#### Written request:
Please print every record below exactly as it appears.
* begin Record extracts *
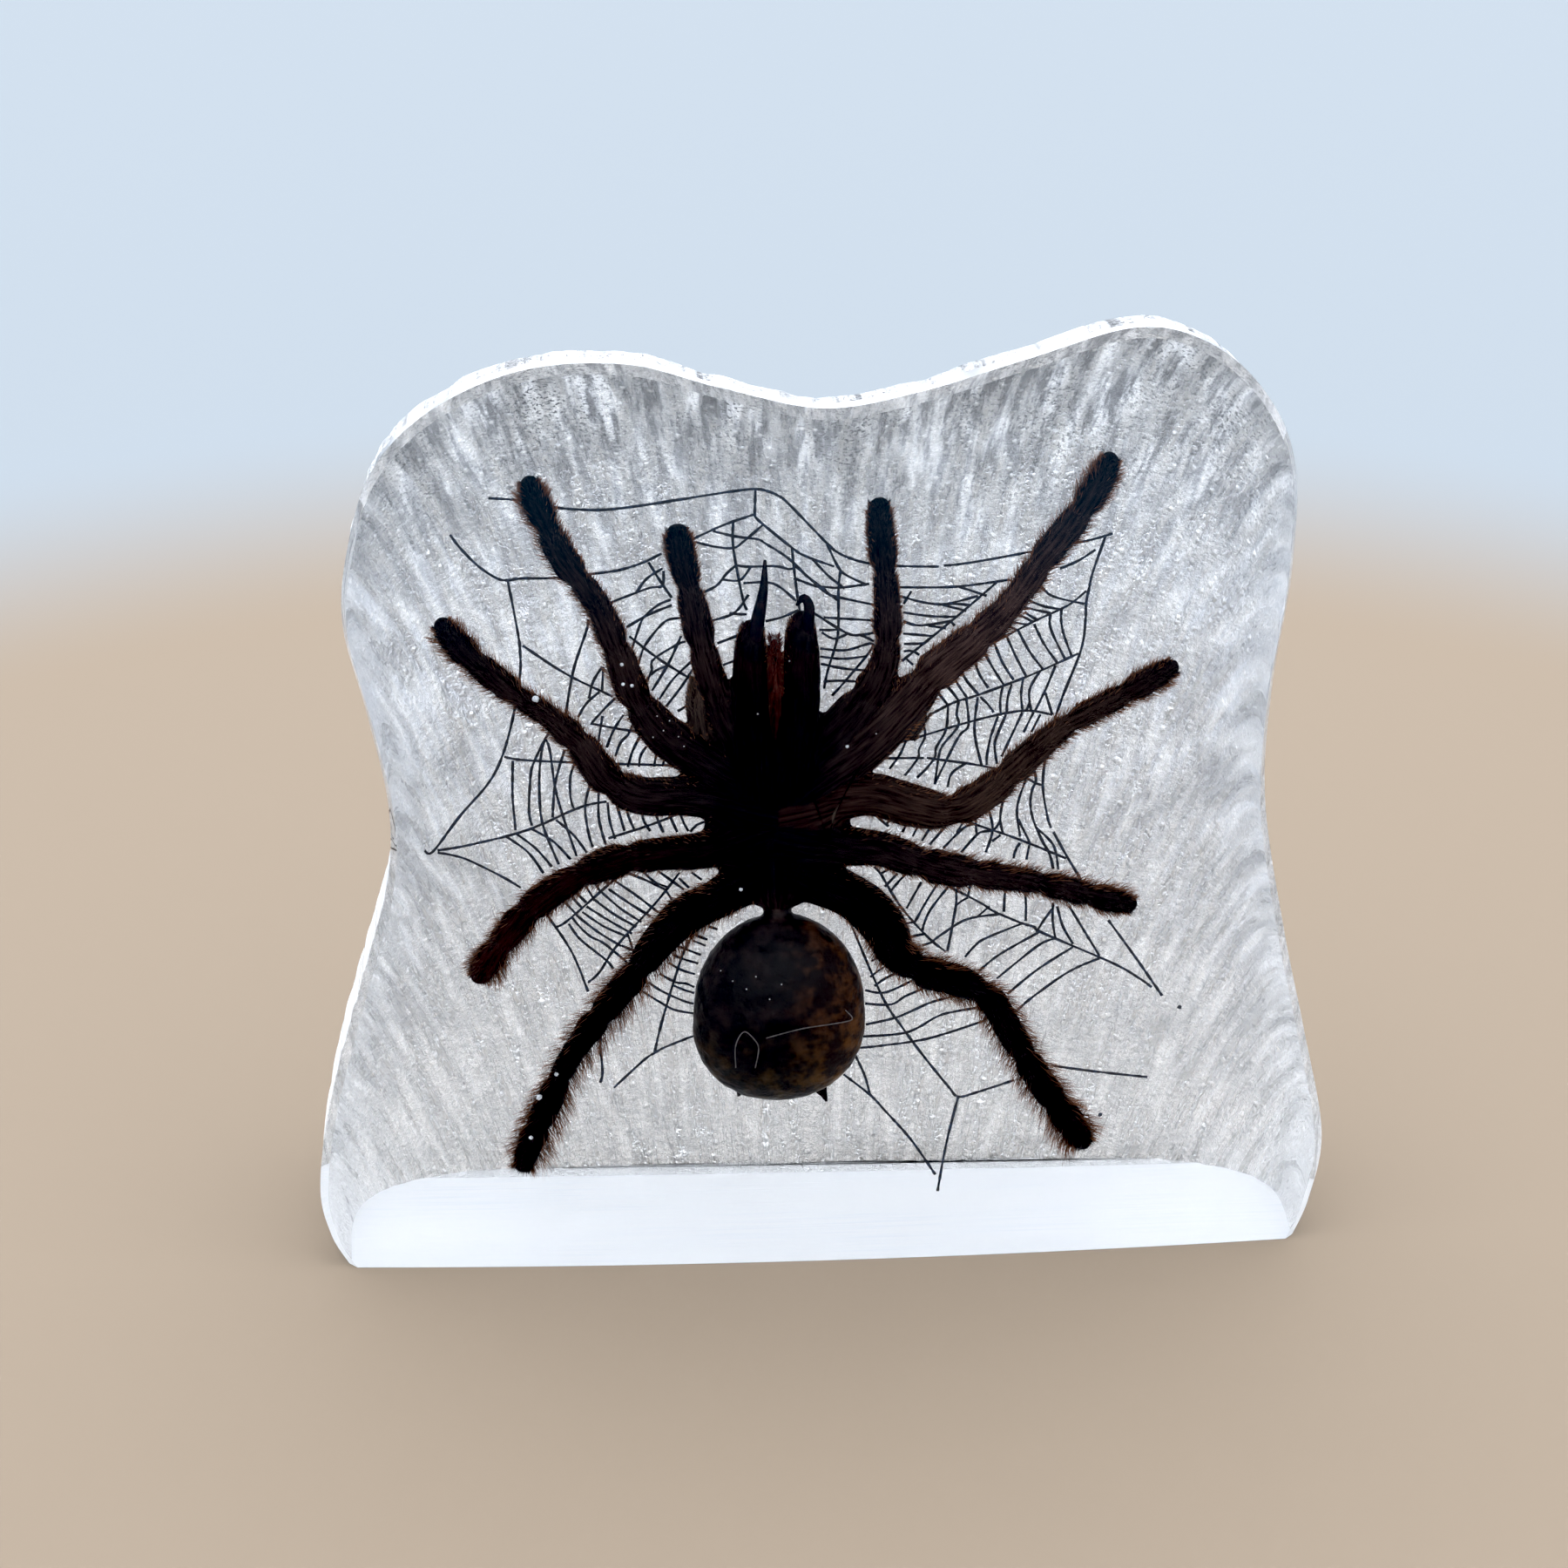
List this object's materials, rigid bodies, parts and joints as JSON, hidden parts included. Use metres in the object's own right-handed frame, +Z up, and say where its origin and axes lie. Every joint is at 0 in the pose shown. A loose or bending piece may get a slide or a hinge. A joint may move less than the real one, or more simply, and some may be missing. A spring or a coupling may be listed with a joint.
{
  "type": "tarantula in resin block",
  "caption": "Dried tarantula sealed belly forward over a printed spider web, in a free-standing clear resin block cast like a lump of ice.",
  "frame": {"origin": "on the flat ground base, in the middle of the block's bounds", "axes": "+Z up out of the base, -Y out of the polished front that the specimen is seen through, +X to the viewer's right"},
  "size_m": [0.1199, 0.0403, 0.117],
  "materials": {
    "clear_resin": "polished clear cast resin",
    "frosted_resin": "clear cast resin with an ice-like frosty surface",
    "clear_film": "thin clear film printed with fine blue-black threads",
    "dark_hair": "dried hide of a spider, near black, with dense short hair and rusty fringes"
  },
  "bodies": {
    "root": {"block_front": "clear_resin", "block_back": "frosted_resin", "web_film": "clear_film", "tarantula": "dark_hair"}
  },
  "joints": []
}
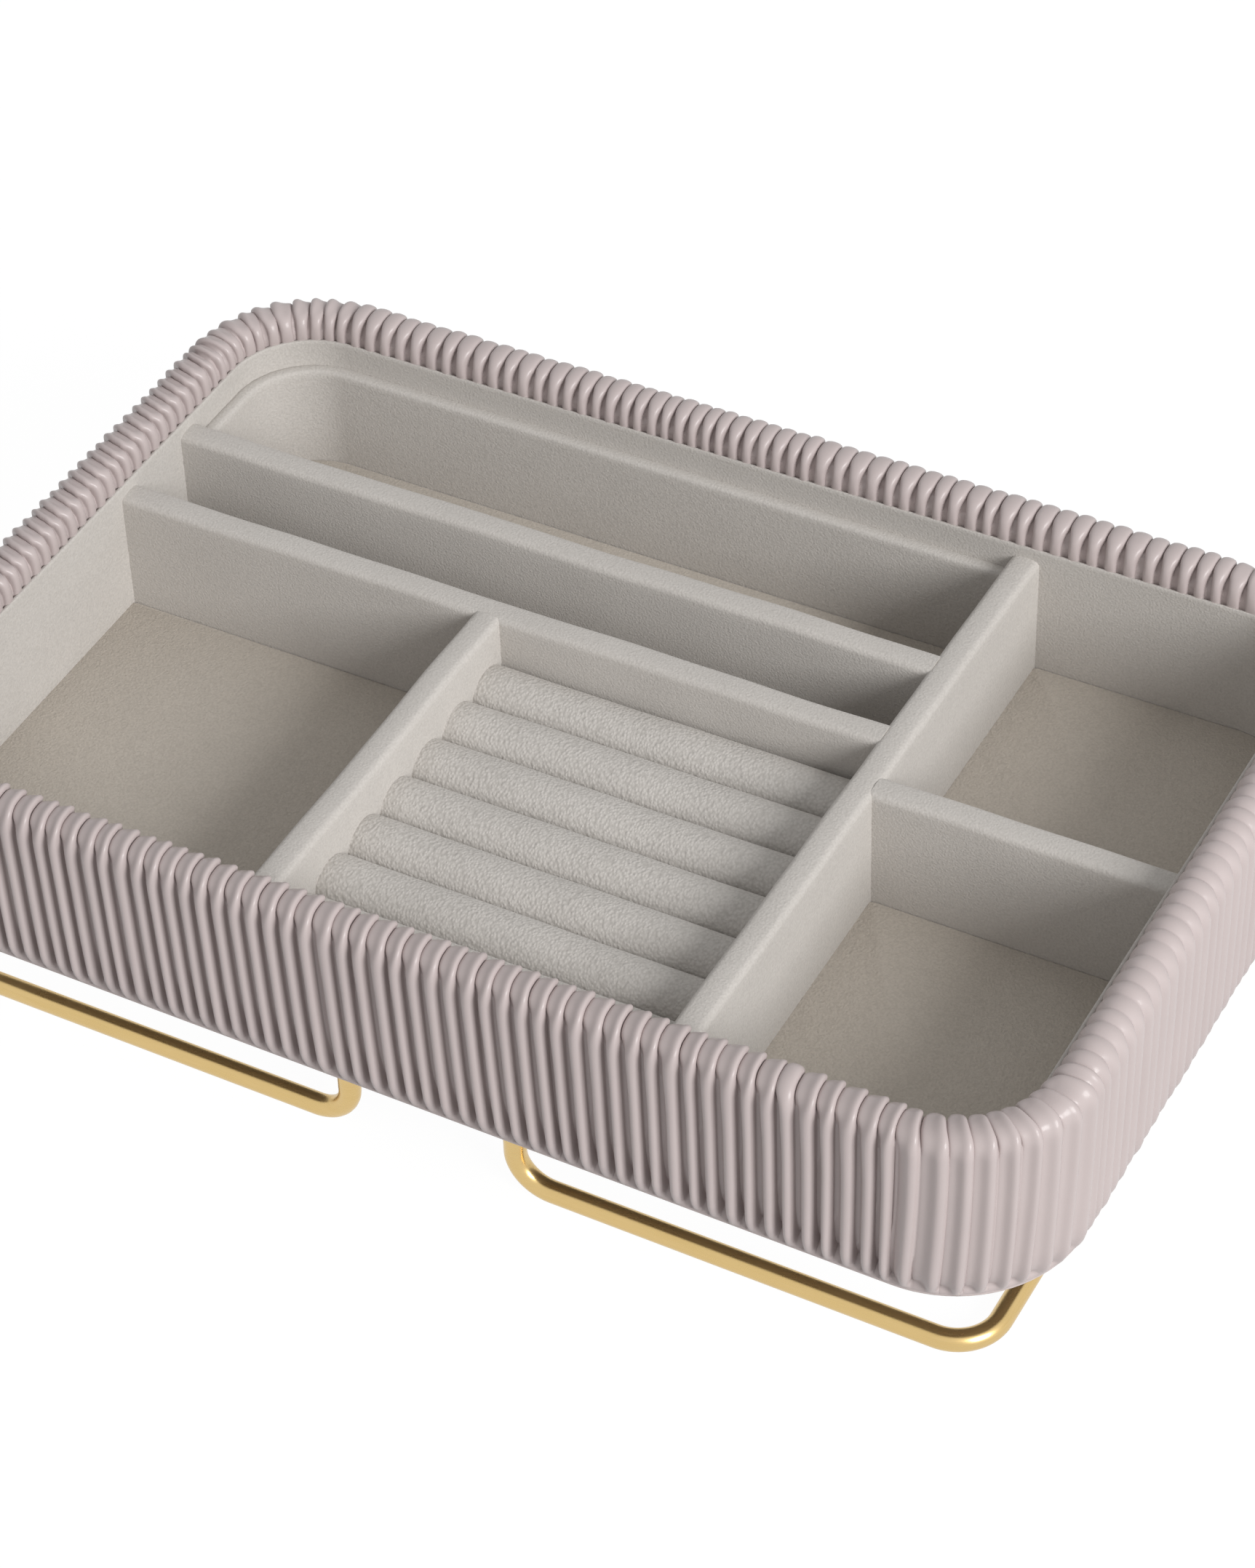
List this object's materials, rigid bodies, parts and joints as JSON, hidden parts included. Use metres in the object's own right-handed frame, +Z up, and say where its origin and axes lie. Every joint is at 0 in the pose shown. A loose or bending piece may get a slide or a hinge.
* end Record extracts *
#### Written reply:
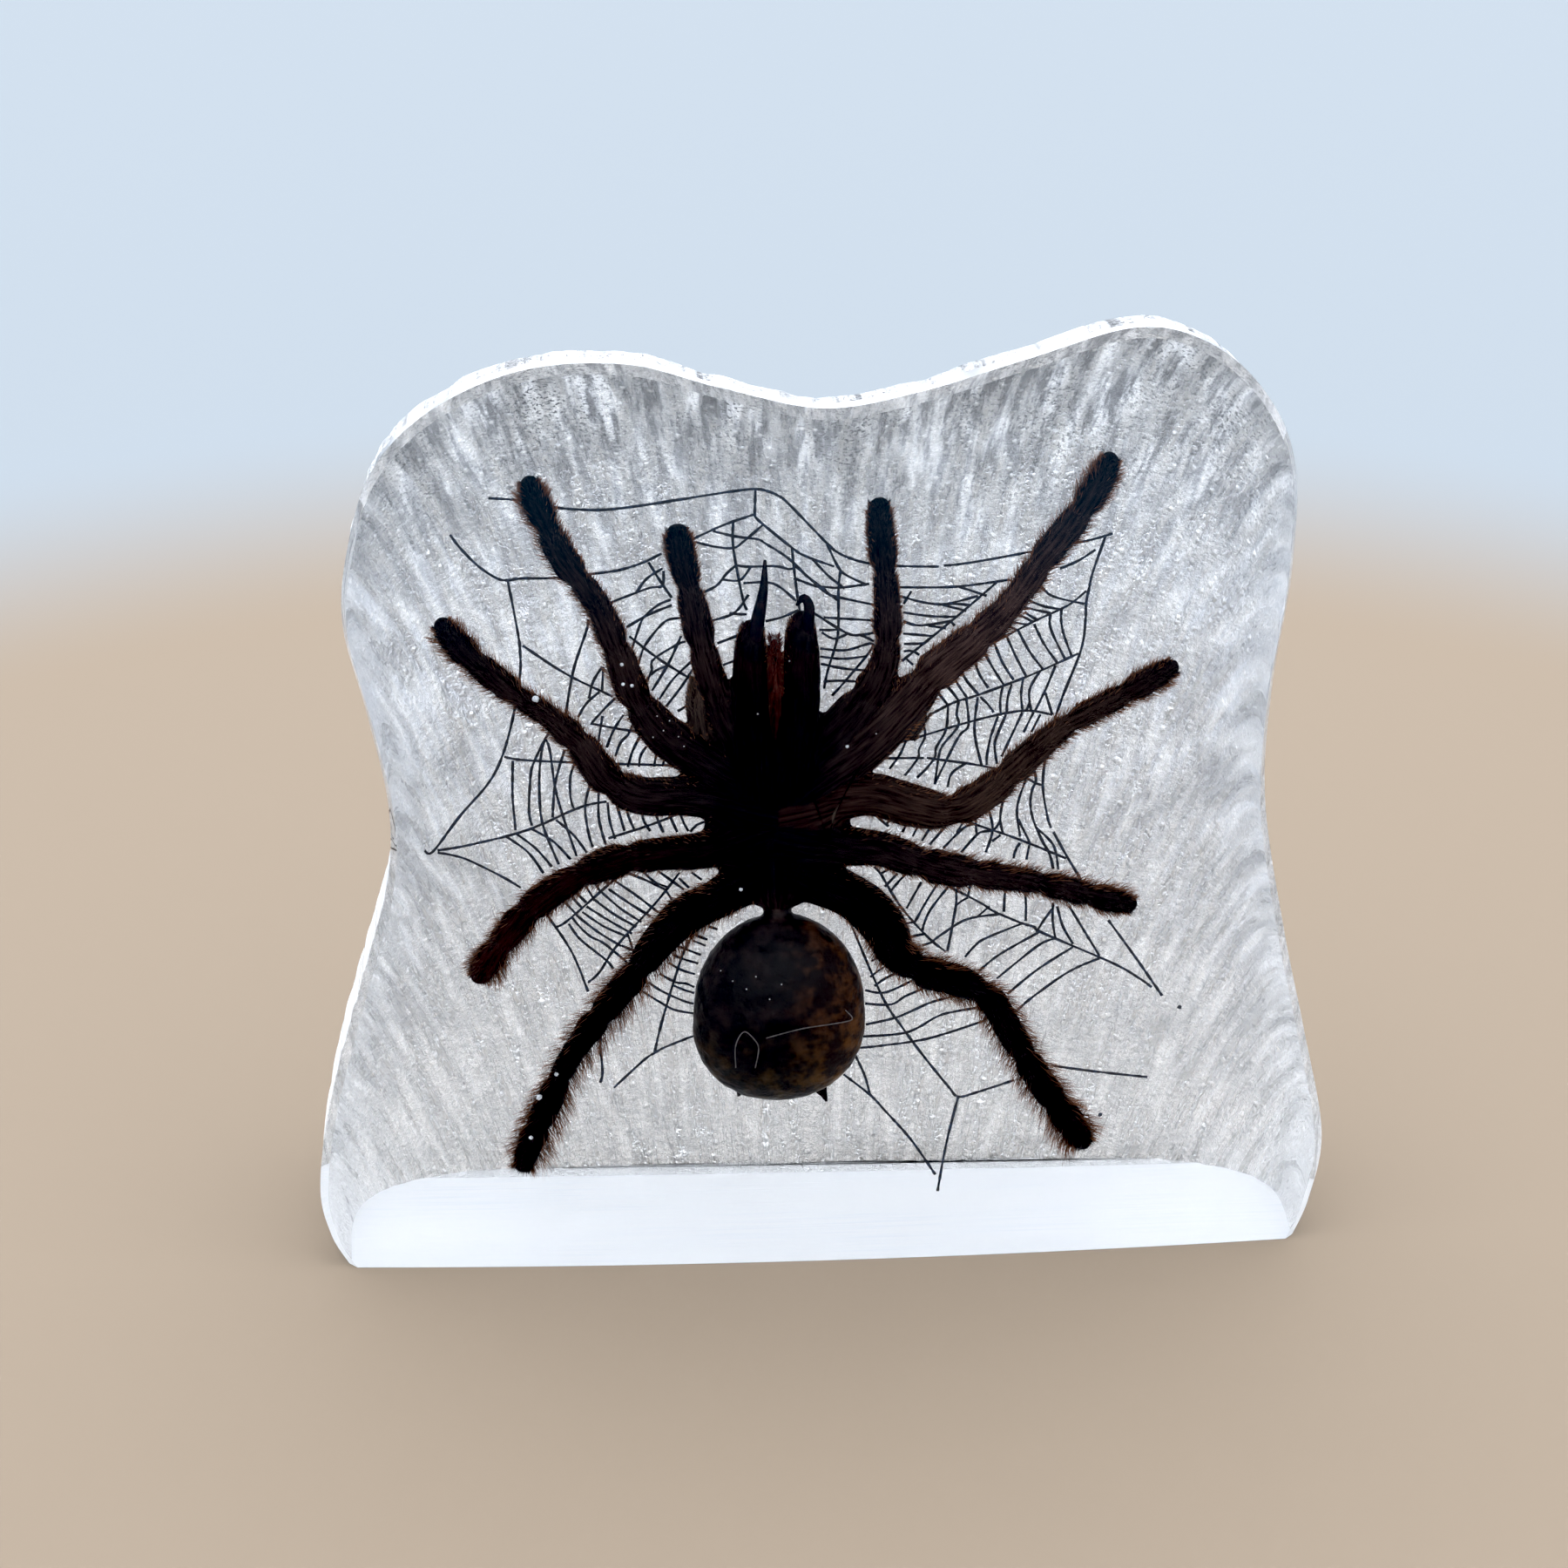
List this object's materials, rigid bodies, parts and joints as JSON, hidden parts included. Use metres in the object's own right-handed frame, +Z up, and say where its origin and axes lie. Every joint is at 0 in the pose shown. A loose or bending piece may get a slide or a hinge. A joint may move less than the real one, or more simply, and some may be missing. A spring or a coupling may be listed with a joint.
{
  "type": "tarantula in resin block",
  "caption": "Dried tarantula sealed belly forward over a printed spider web, in a free-standing clear resin block cast like a lump of ice.",
  "frame": {"origin": "on the flat ground base, in the middle of the block's bounds", "axes": "+Z up out of the base, -Y out of the polished front that the specimen is seen through, +X to the viewer's right"},
  "size_m": [0.1199, 0.0403, 0.117],
  "materials": {
    "clear_resin": "polished clear cast resin",
    "frosted_resin": "clear cast resin with an ice-like frosty surface",
    "clear_film": "thin clear film printed with fine blue-black threads",
    "dark_hair": "dried hide of a spider, near black, with dense short hair and rusty fringes"
  },
  "bodies": {
    "root": {"block_front": "clear_resin", "block_back": "frosted_resin", "web_film": "clear_film", "tarantula": "dark_hair"}
  },
  "joints": []
}
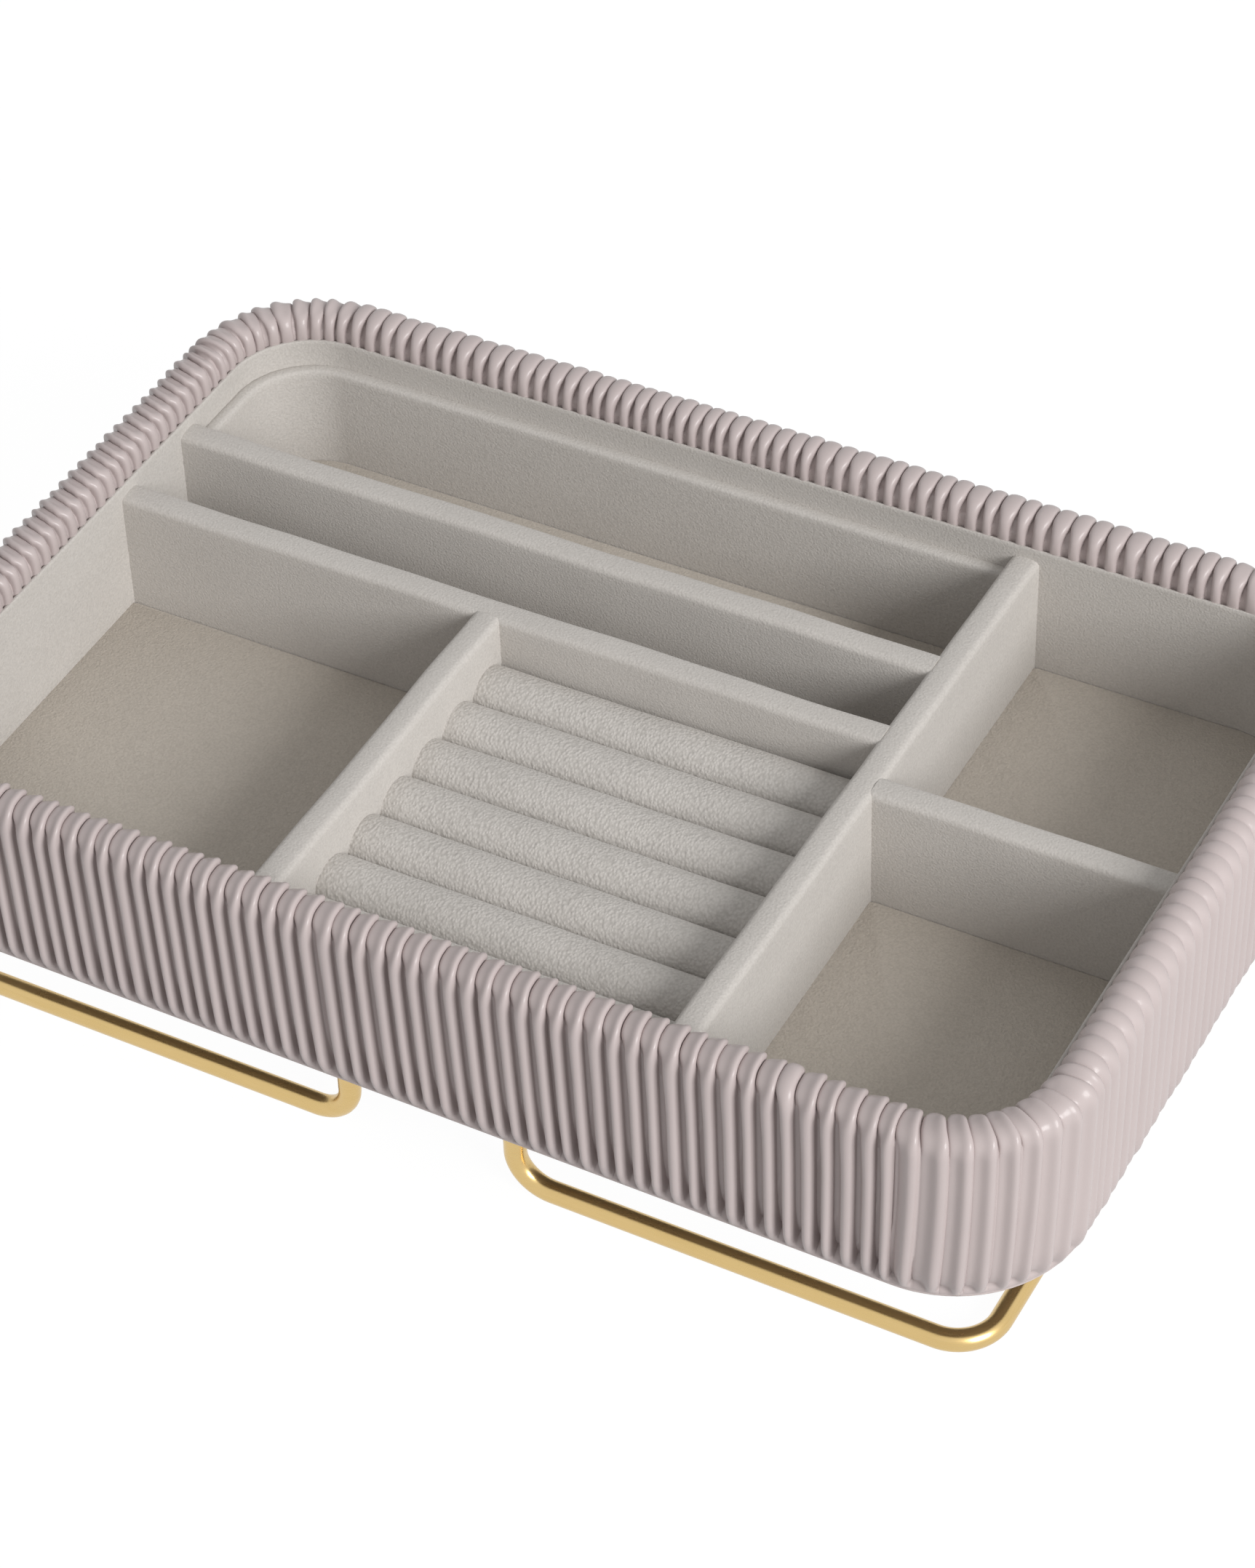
List this object's materials, rigid bodies, parts and joints as JSON, hidden parts included. Use metres in the object's own right-handed frame, +Z up, and say where its origin and axes lie. Every joint is at 0 in the pose shown. A loose or bending piece may get a slide or a hinge.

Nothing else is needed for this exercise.